Given the situation above, there will be 26 instances of that service running, one for each partition, multiplied by the number of replicas.
In case of a stateless services, there will be just one partition (the singleton partition) so the number of actual instances is 1 * 3 (the replica count) = 3. (3 replicas is just an example. Most times the instance count of a stateless service is set to -1, meaning 1 instance for every node in the cluster.)
One other thing: in your code you have a comment line in the piece of code iteration the partitions:
// E.g. Singleton is easy as it is just one endpoint, otherwise we need some load balancing later on
This comment is wrong stating that the partitioning has to do with load balancing.
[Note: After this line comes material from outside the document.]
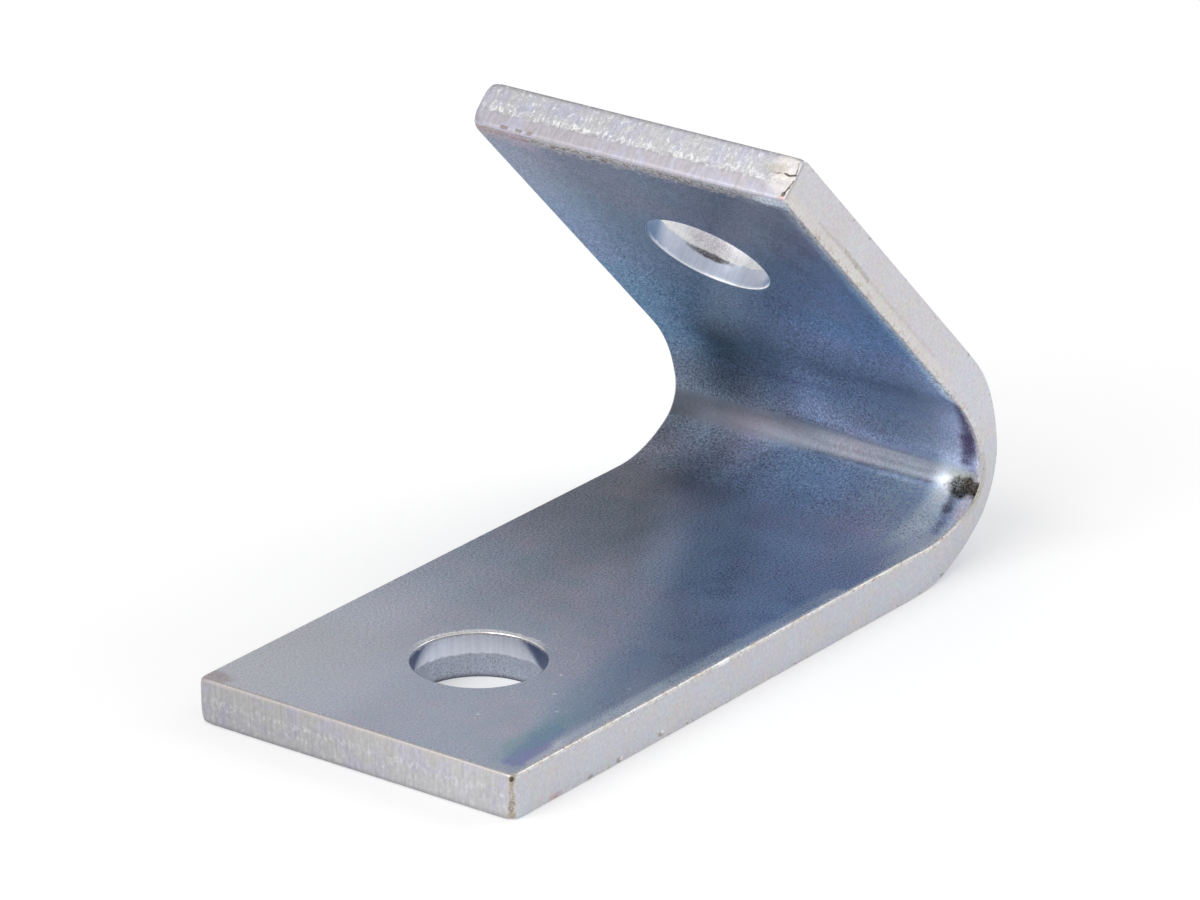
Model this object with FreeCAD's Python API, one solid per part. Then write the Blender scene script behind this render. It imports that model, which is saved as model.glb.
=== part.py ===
import FreeCAD, Part
import math
import os

from FreeCAD import Vector

# Strut angle fitting: one piece of flat steel bar, punched with a bolt hole
# in each leg and folded to a sharp angle.  All sizes are in millimetres and
# all angles in degrees.
#
# The base leg lies flat along X and its free end points to -X.  The bar's
# width is along Y.  The brace leg climbs from the bend and leans back over
# the base leg.  The origin is the centre of the base leg's bolt hole, on the
# seating face underneath.

# Flat bar stock.
BAR_WIDTH = 40.0
BAR_THICKNESS = 5.0

# Angle left open between the two legs.
LEG_ANGLE = 45.0

# Flat part of each leg, from its free end to where the bend starts.
BASE_FLAT = 70.7
BRACE_FLAT = 45.1

# The bend is tight in the middle, under the nose of the forming punch, and
# opens out softly into each leg.  The radii are those of the inside face.
NOSE_RADIUS = 4.0
SHOULDER_RADIUS = 16.5
SHOULDER_SWEEP = 32.0

# Folding squeezes the inside of the bar wider and draws the outside
# narrower.  These are the changes on each side at the middle of the bend,
# and the length of flat over which they die away beyond it.
INSIDE_SWELL = 0.4
OUTSIDE_DRAW = 1.3
SWELL_RUNOUT = 3.0

# Bolt holes, punched from the inside face on the middle of the width.
HOLE_DIAMETER = 14.0
BASE_HOLE_TO_END = 20.3
BRACE_HOLE_TO_END = 20.5

# A punched hole starts with a rolled rim, keeps a smooth land over part of
# the thickness, and steps out by a short slope to where the slug broke away.
# The depths are from the inside face.
RIM_ROLL = 0.15
LAND_DEPTH = 2.4
BREAK_SLOPE_DEPTH = 0.5
BREAK_OPENING = 0.1

# The free ends are cropped from the inside face: a smooth land, then a torn
# part that leans back towards the outside face.
CROP_LAND = 1.8
CROP_LEAN = 0.05

# Roundings: the four cropped corners seen square to the bar, and the edges
# around its outside face and its inside face.
CORNER_RADIUS = 0.35
OUTSIDE_EDGE_RADIUS = 0.2
INSIDE_EDGE_RADIUS = 0.3

# How far cutting shapes reach past the metal.
CLEAR = 1.0

# Points closer than this count as touching.
TOUCHING = 0.001

# Number of cross-sections that carry the sides of the bar round the bend.
SIDE_SECTIONS = 15

BEND_SWEEP = 180.0 - LEG_ANGLE
NOSE_SWEEP = BEND_SWEEP - 2 * SHOULDER_SWEEP
BASE_END_X = -BASE_HOLE_TO_END
BEND_START_X = BASE_END_X + BASE_FLAT


def along(heading):
    """Direction of the bar's run when it points up at this angle."""
    angle = math.radians(heading)
    return Vector(math.cos(angle), 0, math.sin(angle))


def inward(heading):
    """Direction square to the bar's run, out of its inside face."""
    angle = math.radians(heading)
    return Vector(-math.sin(angle), 0, math.cos(angle))


class BendArc:
    """One arc of the bend, held by the circle of its inside face."""

    def __init__(self, start_point, start_heading, radius, sweep):
        self.radius = radius
        self.start = start_heading
        self.end = start_heading + sweep
        self.centre = start_point + inward(start_heading) * radius

    def at(self, heading, depth):
        """Point at a depth below the inside face."""
        return self.centre - inward(heading) * (self.radius + depth)

    def edge(self, depth):
        """The arc at a depth below the inside face."""
        middle = (self.start + self.end) / 2
        points = [self.at(heading, depth) for heading in (self.start, middle, self.end)]
        return Part.Arc(*points).toShape()

    def middle_run(self):
        """Length of the arc halfway through the thickness."""
        sweep = math.radians(self.end - self.start)
        return (self.radius + BAR_THICKNESS / 2) * sweep


def bend_arcs():
    """Shoulder, nose and shoulder, in order from the base leg."""
    point = Vector(BEND_START_X, 0, BAR_THICKNESS)
    heading = 0.0
    arcs = []
    steps = [
        (SHOULDER_RADIUS, SHOULDER_SWEEP),
        (NOSE_RADIUS, NOSE_SWEEP),
        (SHOULDER_RADIUS, SHOULDER_SWEEP),
    ]
    for radius, sweep in steps:
        arc = BendArc(point, heading, radius, sweep)
        arcs.append(arc)
        point = arc.at(arc.end, 0)
        heading = arc.end
    return arcs


ARCS = bend_arcs()
BRACE_START = ARCS[-1].at(BEND_SWEEP, 0)
BEND_RUN = sum(arc.middle_run() for arc in ARCS)
SWELL_LENGTH = BEND_RUN + 2 * SWELL_RUNOUT


def base_point(from_end, depth):
    """Point on the base leg, by distance from its free end."""
    return Vector(BASE_END_X + from_end, 0, BAR_THICKNESS - depth)


def brace_point(from_end, depth):
    """Point on the brace leg, by distance from its free end."""
    up_leg = along(BEND_SWEEP) * (BRACE_FLAT - from_end)
    return BRACE_START + up_leg - inward(BEND_SWEEP) * depth


def place_at(run):
    """Point and heading on the inside face at a run from the bend's start."""
    if run <= 0:
        return Vector(BEND_START_X + run, 0, BAR_THICKNESS), 0.0
    for arc in ARCS:
        if run <= arc.middle_run():
            share = run / arc.middle_run()
            heading = arc.start + share * (arc.end - arc.start)
            return arc.at(heading, 0), heading
        run -= arc.middle_run()
    return BRACE_START + along(BEND_SWEEP) * run, BEND_SWEEP


def straight_edge(near, far):
    """Straight edge between two points."""
    return Part.makeLine(near, far)


def side_outline():
    """Closed outline of the bent bar, seen from the side."""
    thick = BAR_THICKNESS
    inside = [arc.edge(0) for arc in ARCS]
    outside = [arc.edge(thick) for arc in ARCS]
    straight = [
        straight_edge(base_point(0, thick), base_point(0, 0)),
        straight_edge(base_point(0, 0), base_point(BASE_FLAT, 0)),
        straight_edge(brace_point(BRACE_FLAT, 0), brace_point(0, 0)),
        straight_edge(brace_point(0, 0), brace_point(0, thick)),
        straight_edge(brace_point(0, thick), brace_point(BRACE_FLAT, thick)),
        straight_edge(base_point(BASE_FLAT, thick), base_point(0, thick)),
    ]
    return Part.Wire(Part.__sortEdges__(straight + inside + outside))


def bent_strip():
    """The bent bar with plain sides, wide enough to trim to its true sides."""
    spare = INSIDE_SWELL + CLEAR
    strip = Part.Face(side_outline()).extrude(Vector(0, BAR_WIDTH + 2 * spare, 0))
    strip.translate(Vector(0, -BAR_WIDTH / 2 - spare, 0))
    return strip


def swell_share(run):
    """How much of the bend's full swell shows at a run from its start."""
    share = (run + SWELL_RUNOUT) / SWELL_LENGTH
    return math.sin(math.pi * share) ** 2


def side_section(run):
    """Cross-section of the trimming shape at a run from the bend's start."""
    point, heading = place_at(run)
    swell = swell_share(run)
    at_inside = BAR_WIDTH / 2 + INSIDE_SWELL * swell
    at_outside = BAR_WIDTH / 2 - OUTSIDE_DRAW * swell
    slope = (at_outside - at_inside) / BAR_THICKNESS
    top, bottom = -CLEAR, BAR_THICKNESS + CLEAR
    corners = []
    for side, depth in ((-1, top), (1, top), (1, bottom), (-1, bottom)):
        half_width = at_inside + slope * depth
        corner = point - inward(heading) * depth
        corners.append(corner + Vector(0, side * half_width, 0))
    return Part.makePolygon(corners + corners[:1])


def bend_sides():
    """Trimming shape with the swelled sides of the bend."""
    step = SWELL_LENGTH / (SIDE_SECTIONS - 1)
    runs = [index * step - SWELL_RUNOUT for index in range(SIDE_SECTIONS)]
    return Part.makeLoft([side_section(run) for run in runs], True, False)


def leg_end_outline(length):
    """Side outline of a trimming shape with a cropped end at X = 0."""
    lean_rate = CROP_LEAN / (BAR_THICKNESS - CROP_LAND)
    lean = lean_rate * (BAR_THICKNESS - CROP_LAND + CLEAR)
    corners = [
        Vector(0, 0, BAR_THICKNESS + CLEAR),
        Vector(0, 0, BAR_THICKNESS - CROP_LAND),
        Vector(lean, 0, -CLEAR),
        Vector(length, 0, -CLEAR),
        Vector(length, 0, BAR_THICKNESS + CLEAR),
    ]
    return Part.makePolygon(corners + corners[:1])


def leg_plan(length):
    """Trimming shape of one flat leg, its free end at X = 0 with rounded corners."""
    block = Part.Face(leg_end_outline(length)).extrude(Vector(0, BAR_WIDTH, 0))
    block.translate(Vector(0, -BAR_WIDTH / 2, 0))
    corners = [edge for edge in block.Edges if is_end_corner(edge)]
    return block.makeFillet(CORNER_RADIUS, corners)


def is_end_corner(edge):
    """True for the upright edges of a block near X = 0."""
    box = edge.BoundBox
    return box.XMax < CLEAR and box.YLength < TOUCHING and box.ZLength > TOUCHING


def base_sides():
    """Trimming shape of the base leg."""
    plan = leg_plan(BASE_FLAT - SWELL_RUNOUT)
    plan.translate(Vector(BASE_END_X, 0, 0))
    return plan


def brace_sides():
    """Trimming shape of the brace leg, laid along that leg."""
    plan = leg_plan(BRACE_FLAT - SWELL_RUNOUT)
    down_leg = along(BEND_SWEEP + 180)
    turn = FreeCAD.Rotation(down_leg, Vector(), inward(BEND_SWEEP), "XZY")
    plan.Placement = FreeCAD.Placement(brace_point(0, BAR_THICKNESS), turn)
    return plan


def folded_bar():
    """The bent bar with its true sides and sharp edges round both faces."""
    strip = bent_strip()
    base, bend, brace = [strip.common(sides()) for sides in (base_sides, bend_sides, brace_sides)]
    return base.fuse([bend, brace]).removeSplitter()


def face_sheet(depth):
    """Thin sheet that follows the bar at a depth below its inside face."""
    base = straight_edge(base_point(0, depth), base_point(BASE_FLAT, depth))
    brace = straight_edge(brace_point(BRACE_FLAT, depth), brace_point(0, depth))
    run = Part.Wire([base] + [arc.edge(depth) for arc in ARCS] + [brace])
    sheet = run.extrude(Vector(0, BAR_WIDTH + 2 * CLEAR, 0))
    sheet.translate(Vector(0, -BAR_WIDTH / 2 - CLEAR, 0))
    return sheet


def lies_on(sheet, edge):
    """True where an edge follows a sheet from end to end."""
    first, last = edge.ParameterRange
    marks = [edge.valueAt(first), edge.valueAt((first + last) / 2), edge.valueAt(last)]
    return all(sheet.distToShape(Part.Vertex(mark))[0] < TOUCHING for mark in marks)


def rim_edges(bar, depth):
    """Edges round the bar's face at a depth, without the seams across it."""
    sheet = face_sheet(depth)
    rim = []
    for edge in bar.Edges:
        if not lies_on(sheet, edge):
            continue
        faces = bar.ancestorsOfType(edge, Part.Face)
        on_sheet = [face for face in faces if all(lies_on(sheet, side) for side in face.Edges)]
        if len(on_sheet) == 1:
            rim.append(edge)
    return rim


def rounded_bar():
    """The bent bar with its edges rounded, still without holes."""
    bar = folded_bar()
    bar = bar.makeFillet(OUTSIDE_EDGE_RADIUS, rim_edges(bar, BAR_THICKNESS))
    return bar.makeFillet(INSIDE_EDGE_RADIUS, rim_edges(bar, 0))


def hole_outline():
    """Half section of a punched hole's empty space, with Z = 0 at the inside face."""
    radius = HOLE_DIAMETER / 2
    rim = radius + RIM_ROLL
    broken = radius + BREAK_OPENING
    mid_roll = RIM_ROLL * (1 - math.sqrt(0.5))
    floor = -BAR_THICKNESS - CLEAR
    land_top = Vector(radius, 0, -RIM_ROLL)
    land_end = Vector(radius, 0, -LAND_DEPTH)
    break_top = Vector(broken, 0, -LAND_DEPTH - BREAK_SLOPE_DEPTH)
    roll = Part.Arc(Vector(rim, 0, 0), Vector(radius + mid_roll, 0, -mid_roll), land_top)
    edges = [
        straight_edge(Vector(0, 0, CLEAR), Vector(rim, 0, CLEAR)),
        straight_edge(Vector(rim, 0, CLEAR), Vector(rim, 0, 0)),
        roll.toShape(),
        straight_edge(land_top, land_end),
        straight_edge(land_end, break_top),
        straight_edge(break_top, Vector(broken, 0, floor)),
        straight_edge(Vector(broken, 0, floor), Vector(0, 0, floor)),
        straight_edge(Vector(0, 0, floor), Vector(0, 0, CLEAR)),
    ]
    return Part.Wire(edges)


def punched_hole(centre, heading):
    """Empty space of one hole, from its centre on the inside face."""
    space = Part.Face(hole_outline()).revolve(Vector(0, 0, 0), Vector(0, 0, 1), 360)
    space.Placement = FreeCAD.Placement(centre, FreeCAD.Rotation(Vector(0, 0, 1), inward(heading)))
    return space


def angle_fitting():
    """The finished fitting."""
    base_hole = punched_hole(base_point(BASE_HOLE_TO_END, 0), 0)
    brace_hole = punched_hole(brace_point(BRACE_HOLE_TO_END, 0), BEND_SWEEP)
    return rounded_bar().cut([base_hole, brace_hole]).Solids[0]


def main():
    """Build the fitting and write its file."""
    os.makedirs("parts", exist_ok=True)
    angle_fitting().exportStep("parts/angle_fitting.step")


main()
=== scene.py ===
"""A zinc plated strut angle fitting, in a plain white studio.

The fitting is one length of flat steel bar, punched with a bolt hole near each
end, cropped, folded once to a sharp angle and plated.  It is built here as it
is made: the flat blank first, then the fold.  Lengths are in metres, and the
places of marks on a surface are in millimetres on the flat blank.
"""
import logging
import math
from dataclasses import dataclass, field, replace
from enum import Enum

import bpy
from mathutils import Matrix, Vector, noise


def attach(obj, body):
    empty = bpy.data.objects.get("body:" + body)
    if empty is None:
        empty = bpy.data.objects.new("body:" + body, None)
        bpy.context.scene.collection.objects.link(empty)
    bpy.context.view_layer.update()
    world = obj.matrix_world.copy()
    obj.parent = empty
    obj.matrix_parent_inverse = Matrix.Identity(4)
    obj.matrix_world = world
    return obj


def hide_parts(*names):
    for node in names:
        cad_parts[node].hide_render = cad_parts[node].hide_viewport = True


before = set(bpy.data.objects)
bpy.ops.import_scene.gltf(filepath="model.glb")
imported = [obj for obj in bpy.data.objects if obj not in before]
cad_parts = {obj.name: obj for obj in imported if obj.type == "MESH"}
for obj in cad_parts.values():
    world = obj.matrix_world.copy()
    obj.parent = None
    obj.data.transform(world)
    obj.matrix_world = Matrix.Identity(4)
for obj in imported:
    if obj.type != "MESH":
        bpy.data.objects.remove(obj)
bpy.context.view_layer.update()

MM = 0.001
LOG = logging.getLogger("angle_fitting")

# A Plan is a place on the flat blank, a Pair any two numbers, and a Spot the two sockets of a place.
# A Noise holds how many clouds there are to a millimetre, their finer layers and the strength of those.
Colour = tuple[float, float, float]
Plan = tuple[float, float]
Pair = tuple[float, float]
GridMark = tuple[int, int]
Socket = bpy.types.NodeSocket
Spot = tuple[Socket, Socket]
Noise = tuple[float, ...]

WHITE: Colour = (1.0, 1.0, 1.0)
NOISE_SPAN: Pair = (0.3, 0.7)
SPECK_NOISE: Noise = (5.5, 2.0, 0.7)
SPECKLE_SPAN: Pair = (0.40, 0.62)


class Surface(Enum):
    """The kinds of surface on the bar; the value is the material slot."""

    INSIDE = 0
    OUTSIDE = 1
    LONG_EDGE = 2
    BASE_END = 3
    BRACE_END = 4
    BASE_HOLE = 5
    BRACE_HOLE = 6


ENDS = (Surface.BASE_END, Surface.BRACE_END)
HOLES = (Surface.BASE_HOLE, Surface.BRACE_HOLE)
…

It is not, it has to do with how data is partitioned over the service instances and you need to get the address of the service that deals with a specific partition. Say I have a service with 26 partitions and I want to get data that is stored in, let's say, the 5th partition. I then need to get the endpoint for the instance that serves that partition.
You probably already read the docs. If not, I suggest reading it as well.
Addressing your comments:
I was just wondering, is it not possible that multiple services run on the same partition?
Reliable collections are coupled to the service using them, so are the underlying partitions. Hence, not more than one service can run on the same partition.
But, service instances can. If a service has a replica size of, let's say, 3, there will be 3 instances serving that partition. But only 1 is the primary instance, reading and writing the data that gets replicated to the secondary instances.